AIM OF THE EXERCISE => Copy out the complete listing, word for word.

DATA BLOCK =>
···

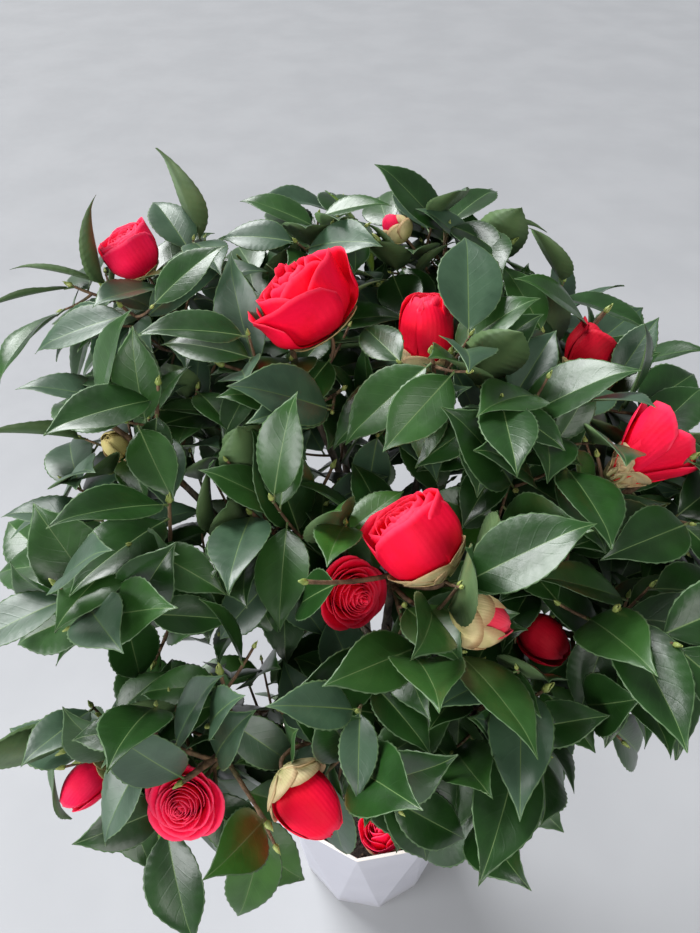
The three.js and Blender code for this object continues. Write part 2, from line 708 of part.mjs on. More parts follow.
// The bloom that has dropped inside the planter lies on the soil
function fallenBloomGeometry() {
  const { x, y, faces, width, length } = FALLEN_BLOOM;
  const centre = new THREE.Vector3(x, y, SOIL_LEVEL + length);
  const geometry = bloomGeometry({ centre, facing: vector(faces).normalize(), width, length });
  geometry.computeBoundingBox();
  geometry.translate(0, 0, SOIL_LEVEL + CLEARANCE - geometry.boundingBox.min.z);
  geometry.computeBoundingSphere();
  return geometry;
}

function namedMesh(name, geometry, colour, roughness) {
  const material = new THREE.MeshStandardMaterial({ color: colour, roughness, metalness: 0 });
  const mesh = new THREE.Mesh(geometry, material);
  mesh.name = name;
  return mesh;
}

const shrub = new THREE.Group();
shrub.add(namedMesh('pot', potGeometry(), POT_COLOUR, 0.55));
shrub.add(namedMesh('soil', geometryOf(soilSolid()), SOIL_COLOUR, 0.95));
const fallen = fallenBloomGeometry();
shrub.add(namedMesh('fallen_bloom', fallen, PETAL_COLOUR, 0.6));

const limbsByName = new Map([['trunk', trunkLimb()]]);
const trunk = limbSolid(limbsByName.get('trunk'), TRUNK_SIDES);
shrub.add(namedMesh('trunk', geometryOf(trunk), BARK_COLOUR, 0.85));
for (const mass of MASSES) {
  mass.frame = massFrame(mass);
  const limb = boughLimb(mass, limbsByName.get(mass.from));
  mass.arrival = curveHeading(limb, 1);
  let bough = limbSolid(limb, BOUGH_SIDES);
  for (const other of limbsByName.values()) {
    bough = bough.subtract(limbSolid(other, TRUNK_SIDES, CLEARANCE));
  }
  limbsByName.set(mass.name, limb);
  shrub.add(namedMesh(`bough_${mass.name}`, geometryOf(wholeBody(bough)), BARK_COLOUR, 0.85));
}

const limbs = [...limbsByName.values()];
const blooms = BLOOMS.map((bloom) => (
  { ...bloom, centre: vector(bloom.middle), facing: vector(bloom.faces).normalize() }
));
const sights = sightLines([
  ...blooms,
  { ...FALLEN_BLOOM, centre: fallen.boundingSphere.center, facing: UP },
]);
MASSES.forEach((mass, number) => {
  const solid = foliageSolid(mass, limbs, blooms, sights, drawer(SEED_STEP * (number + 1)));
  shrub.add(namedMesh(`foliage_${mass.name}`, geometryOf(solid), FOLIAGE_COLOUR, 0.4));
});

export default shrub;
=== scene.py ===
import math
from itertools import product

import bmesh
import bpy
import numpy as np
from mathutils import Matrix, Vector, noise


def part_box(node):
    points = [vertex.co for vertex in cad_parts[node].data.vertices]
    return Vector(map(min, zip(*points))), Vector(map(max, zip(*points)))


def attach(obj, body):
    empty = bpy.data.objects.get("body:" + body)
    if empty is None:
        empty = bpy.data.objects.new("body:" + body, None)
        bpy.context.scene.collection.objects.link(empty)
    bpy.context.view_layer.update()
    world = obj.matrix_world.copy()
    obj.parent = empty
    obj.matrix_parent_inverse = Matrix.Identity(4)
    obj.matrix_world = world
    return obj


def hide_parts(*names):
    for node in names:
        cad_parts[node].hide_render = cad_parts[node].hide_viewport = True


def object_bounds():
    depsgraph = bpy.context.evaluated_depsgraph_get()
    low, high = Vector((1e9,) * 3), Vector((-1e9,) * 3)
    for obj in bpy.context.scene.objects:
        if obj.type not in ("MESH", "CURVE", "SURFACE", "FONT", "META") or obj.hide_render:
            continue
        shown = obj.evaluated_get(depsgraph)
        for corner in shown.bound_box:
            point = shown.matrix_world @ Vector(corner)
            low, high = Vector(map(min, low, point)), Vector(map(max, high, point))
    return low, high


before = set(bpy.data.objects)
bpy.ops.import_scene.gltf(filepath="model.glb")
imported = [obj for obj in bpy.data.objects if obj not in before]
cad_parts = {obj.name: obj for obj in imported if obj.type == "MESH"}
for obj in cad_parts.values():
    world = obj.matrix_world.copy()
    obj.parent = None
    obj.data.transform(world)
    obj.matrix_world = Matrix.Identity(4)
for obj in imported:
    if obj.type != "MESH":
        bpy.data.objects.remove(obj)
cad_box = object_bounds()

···

RESULT OF THIS EXERCISE =>
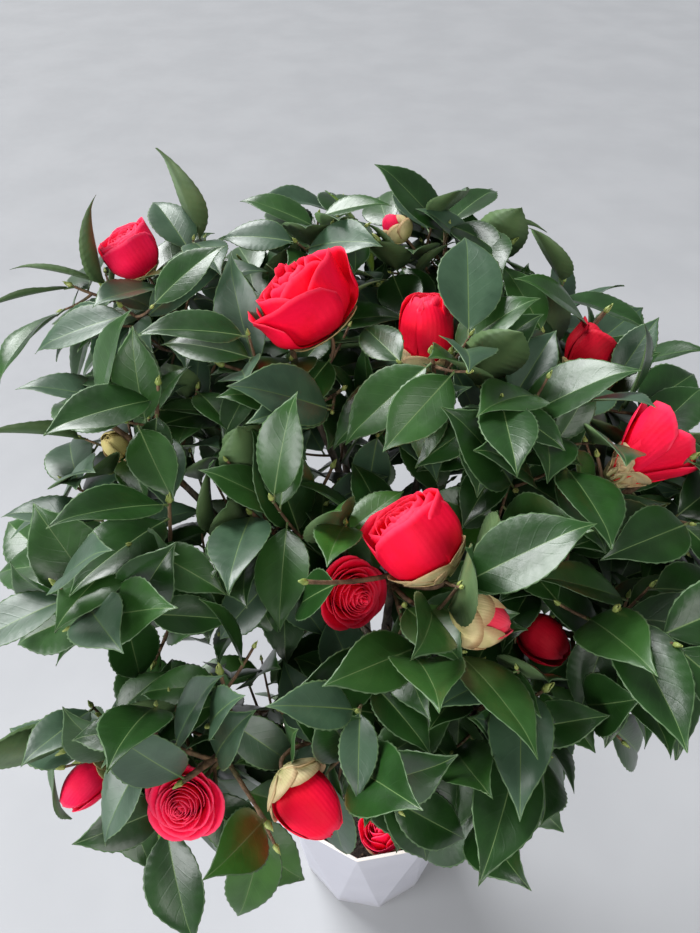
The three.js and Blender code for this object continues. Write part 2, from line 708 of part.mjs on. More parts follow.
// The bloom that has dropped inside the planter lies on the soil
function fallenBloomGeometry() {
  const { x, y, faces, width, length } = FALLEN_BLOOM;
  const centre = new THREE.Vector3(x, y, SOIL_LEVEL + length);
  const geometry = bloomGeometry({ centre, facing: vector(faces).normalize(), width, length });
  geometry.computeBoundingBox();
  geometry.translate(0, 0, SOIL_LEVEL + CLEARANCE - geometry.boundingBox.min.z);
  geometry.computeBoundingSphere();
  return geometry;
}

function namedMesh(name, geometry, colour, roughness) {
  const material = new THREE.MeshStandardMaterial({ color: colour, roughness, metalness: 0 });
  const mesh = new THREE.Mesh(geometry, material);
  mesh.name = name;
  return mesh;
}

const shrub = new THREE.Group();
shrub.add(namedMesh('pot', potGeometry(), POT_COLOUR, 0.55));
shrub.add(namedMesh('soil', geometryOf(soilSolid()), SOIL_COLOUR, 0.95));
const fallen = fallenBloomGeometry();
shrub.add(namedMesh('fallen_bloom', fallen, PETAL_COLOUR, 0.6));

const limbsByName = new Map([['trunk', trunkLimb()]]);
const trunk = limbSolid(limbsByName.get('trunk'), TRUNK_SIDES);
shrub.add(namedMesh('trunk', geometryOf(trunk), BARK_COLOUR, 0.85));
for (const mass of MASSES) {
  mass.frame = massFrame(mass);
  const limb = boughLimb(mass, limbsByName.get(mass.from));
  mass.arrival = curveHeading(limb, 1);
  let bough = limbSolid(limb, BOUGH_SIDES);
  for (const other of limbsByName.values()) {
    bough = bough.subtract(limbSolid(other, TRUNK_SIDES, CLEARANCE));
  }
  limbsByName.set(mass.name, limb);
  shrub.add(namedMesh(`bough_${mass.name}`, geometryOf(wholeBody(bough)), BARK_COLOUR, 0.85));
}

const limbs = [...limbsByName.values()];
const blooms = BLOOMS.map((bloom) => (
  { ...bloom, centre: vector(bloom.middle), facing: vector(bloom.faces).normalize() }
));
const sights = sightLines([
  ...blooms,
  { ...FALLEN_BLOOM, centre: fallen.boundingSphere.center, facing: UP },
]);
MASSES.forEach((mass, number) => {
  const solid = foliageSolid(mass, limbs, blooms, sights, drawer(SEED_STEP * (number + 1)));
  shrub.add(namedMesh(`foliage_${mass.name}`, geometryOf(solid), FOLIAGE_COLOUR, 0.4));
});

export default shrub;
=== scene.py ===
import math
from itertools import product

import bmesh
import bpy
import numpy as np
from mathutils import Matrix, Vector, noise


def part_box(node):
    points = [vertex.co for vertex in cad_parts[node].data.vertices]
    return Vector(map(min, zip(*points))), Vector(map(max, zip(*points)))


def attach(obj, body):
    empty = bpy.data.objects.get("body:" + body)
    if empty is None:
        empty = bpy.data.objects.new("body:" + body, None)
        bpy.context.scene.collection.objects.link(empty)
    bpy.context.view_layer.update()
    world = obj.matrix_world.copy()
    obj.parent = empty
    obj.matrix_parent_inverse = Matrix.Identity(4)
    obj.matrix_world = world
    return obj


def hide_parts(*names):
    for node in names:
        cad_parts[node].hide_render = cad_parts[node].hide_viewport = True


def object_bounds():
    depsgraph = bpy.context.evaluated_depsgraph_get()
    low, high = Vector((1e9,) * 3), Vector((-1e9,) * 3)
    for obj in bpy.context.scene.objects:
        if obj.type not in ("MESH", "CURVE", "SURFACE", "FONT", "META") or obj.hide_render:
            continue
        shown = obj.evaluated_get(depsgraph)
        for corner in shown.bound_box:
            point = shown.matrix_world @ Vector(corner)
            low, high = Vector(map(min, low, point)), Vector(map(max, high, point))
    return low, high


before = set(bpy.data.objects)
bpy.ops.import_scene.gltf(filepath="model.glb")
imported = [obj for obj in bpy.data.objects if obj not in before]
cad_parts = {obj.name: obj for obj in imported if obj.type == "MESH"}
for obj in cad_parts.values():
    world = obj.matrix_world.copy()
    obj.parent = None
    obj.data.transform(world)
    obj.matrix_world = Matrix.Identity(4)
for obj in imported:
    if obj.type != "MESH":
        bpy.data.objects.remove(obj)
cad_box = object_bounds()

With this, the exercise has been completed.